Exercise details:
Present the data once more in exactly its original form.

-- BEGIN --

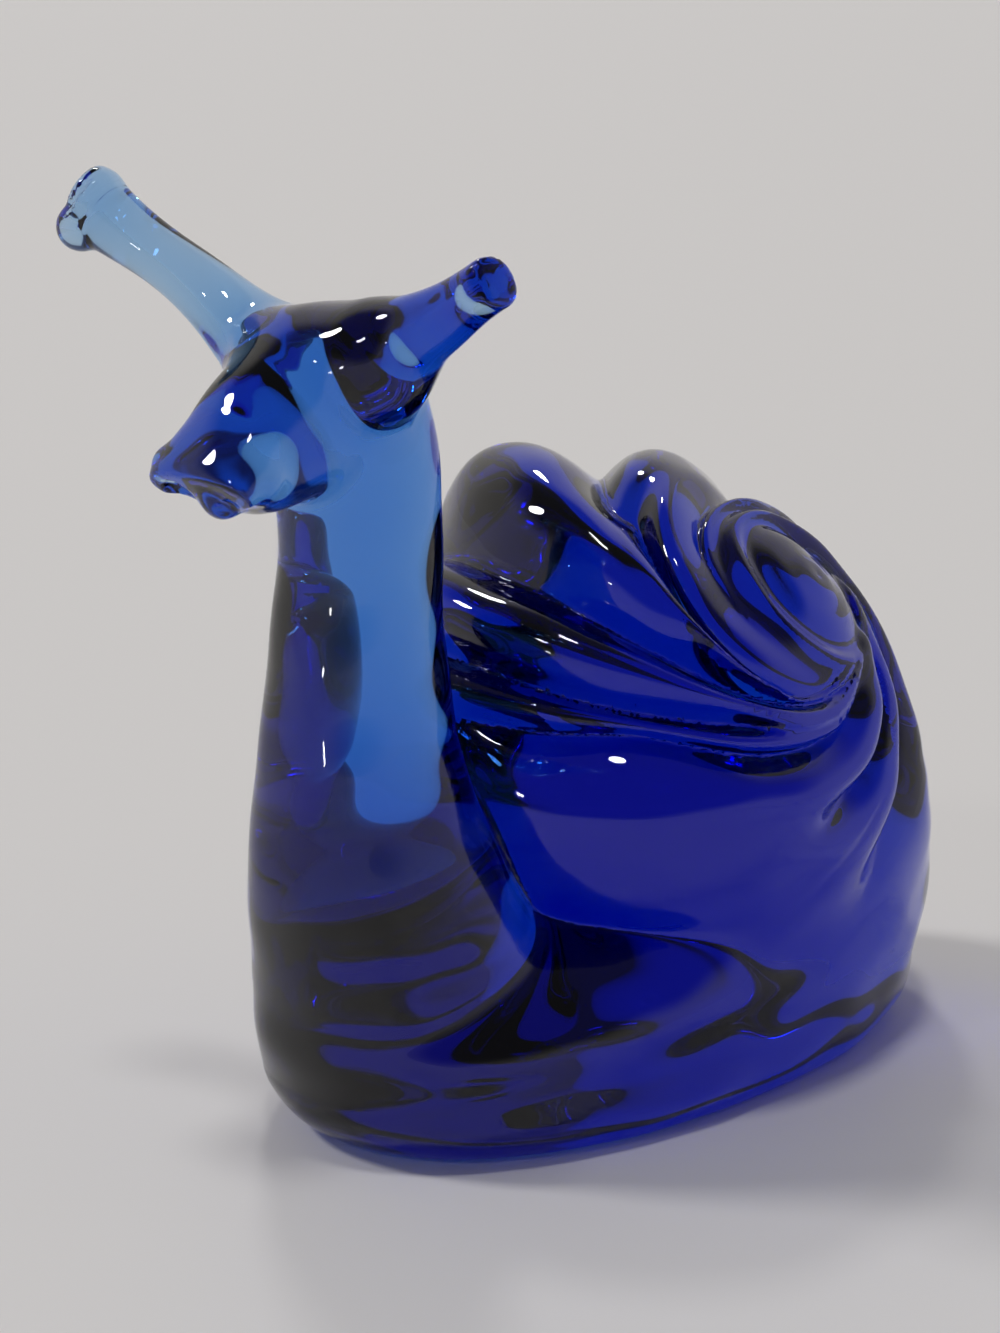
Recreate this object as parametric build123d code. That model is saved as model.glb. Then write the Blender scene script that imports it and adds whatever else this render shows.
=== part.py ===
from build123d import *
from math import cos, hypot, pi, radians, sin, sqrt
import os

# A solid blue glass snail. Millimetres, +Z up, the snail looks along -Y and its left is +X.
# The origin is on the surface that it stands on, under the middle of the shell and neck.

# Foot: the broad gather that lies on the table
foot_length = 150
foot_width = 88
foot_height = 54

# Neck: the same gather, pulled up at the front
neck_diameter = 25.6
neck_forward = 58.5

# Head: a crosswise yoke on top of the neck
head_height = 130.5
head_forward = 63
head_thickness = 18
head_depth = 23
throat_drop = 16.5

# Horns: pulled out of the ends of the yoke, the right one longer
horn_root = 14.5
right_horn_reach = 44
right_horn_rise = 23.3
right_horn_lead = 11.5
left_horn_reach = 37
left_horn_rise = 16.5
left_horn_lead = 3
horn_waist = 10
right_horn_flare = 12
left_horn_flare = 8.8

# Muzzle: pulled forward and down, pinched flat and snipped at the lip
muzzle_reach = 30.5
muzzle_drop = 17.5
muzzle_width = 22
muzzle_thickness = 12

# Shell: a swirled, ribbed gather whose axis leans to the snail's left
shell_diameter = 102
shell_axis_height = 86
shell_setback = 13
shell_centre_height = 57.5
groove_depth = 9
full_rib_width = 10
ribs_fade_low = 14
ribs_fade_high = 52

# Eye of the swirl: a low dome on the ball
eye_shoulder_diameter = 20
eye_shoulder_rise = 2.2
eye_rise = 4.2

# Direction of the shell's axis, from its centre to the eye
shell_axis = Vector(0.728, 0.125, 0.674).normalized()

# The foot's rings from the sole up: height, centre, length and width as shares of its sizes,
# and how much wider it is behind than in front
foot_ring_shares = [
    (0, 0.01, 0.862, 0.89, 0.1),
    (0.074, 0.008, 0.925, 0.95, 0.1),
    (0.222, 0.01, 0.957, 0.98, 0.12),
    (0.37, 0.018, 0.965, 1, 0.13),
    (0.5, 0.055, 0.89, 0.99, 0.13),
    (0.62, 0.107, 0.775, 0.965, 0.12),
    (0.74, 0.163, 0.645, 0.92, 0.1),
    (0.852, 0.212, 0.505, 0.83, 0.08),
    (0.944, 0.24, 0.36, 0.66, 0.04),
    (1, 0.25, 0.21, 0.4, 0),
]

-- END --

Finished answer:
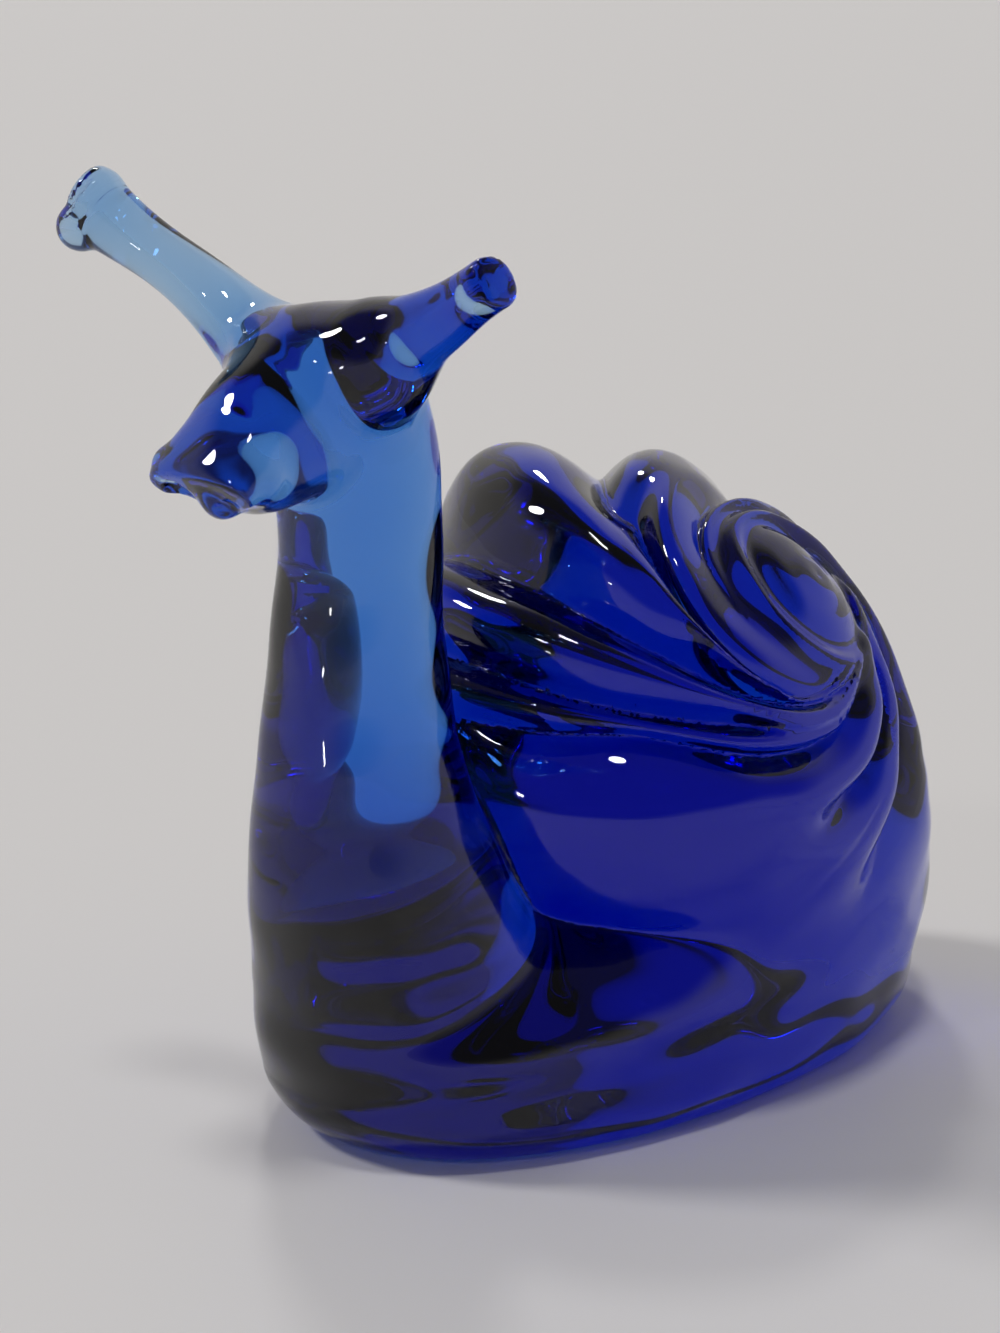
Recreate this object as parametric build123d code. That model is saved as model.glb. Then write the Blender scene script that imports it and adds whatever else this render shows.
=== part.py ===
from build123d import *
from math import cos, hypot, pi, radians, sin, sqrt
import os

# A solid blue glass snail. Millimetres, +Z up, the snail looks along -Y and its left is +X.
# The origin is on the surface that it stands on, under the middle of the shell and neck.

# Foot: the broad gather that lies on the table
foot_length = 150
foot_width = 88
foot_height = 54

# Neck: the same gather, pulled up at the front
neck_diameter = 25.6
neck_forward = 58.5

# Head: a crosswise yoke on top of the neck
head_height = 130.5
head_forward = 63
head_thickness = 18
head_depth = 23
throat_drop = 16.5

# Horns: pulled out of the ends of the yoke, the right one longer
horn_root = 14.5
right_horn_reach = 44
right_horn_rise = 23.3
right_horn_lead = 11.5
left_horn_reach = 37
left_horn_rise = 16.5
left_horn_lead = 3
horn_waist = 10
right_horn_flare = 12
left_horn_flare = 8.8

# Muzzle: pulled forward and down, pinched flat and snipped at the lip
muzzle_reach = 30.5
muzzle_drop = 17.5
muzzle_width = 22
muzzle_thickness = 12

# Shell: a swirled, ribbed gather whose axis leans to the snail's left
shell_diameter = 102
shell_axis_height = 86
shell_setback = 13
shell_centre_height = 57.5
groove_depth = 9
full_rib_width = 10
ribs_fade_low = 14
ribs_fade_high = 52

# Eye of the swirl: a low dome on the ball
eye_shoulder_diameter = 20
eye_shoulder_rise = 2.2
eye_rise = 4.2

# Direction of the shell's axis, from its centre to the eye
shell_axis = Vector(0.728, 0.125, 0.674).normalized()

# The foot's rings from the sole up: height, centre, length and width as shares of its sizes,
# and how much wider it is behind than in front
foot_ring_shares = [
    (0, 0.01, 0.862, 0.89, 0.1),
    (0.074, 0.008, 0.925, 0.95, 0.1),
    (0.222, 0.01, 0.957, 0.98, 0.12),
    (0.37, 0.018, 0.965, 1, 0.13),
    (0.5, 0.055, 0.89, 0.99, 0.13),
    (0.62, 0.107, 0.775, 0.965, 0.12),
    (0.74, 0.163, 0.645, 0.92, 0.1),
    (0.852, 0.212, 0.505, 0.83, 0.08),
    (0.944, 0.24, 0.36, 0.66, 0.04),
    (1, 0.25, 0.21, 0.4, 0),
]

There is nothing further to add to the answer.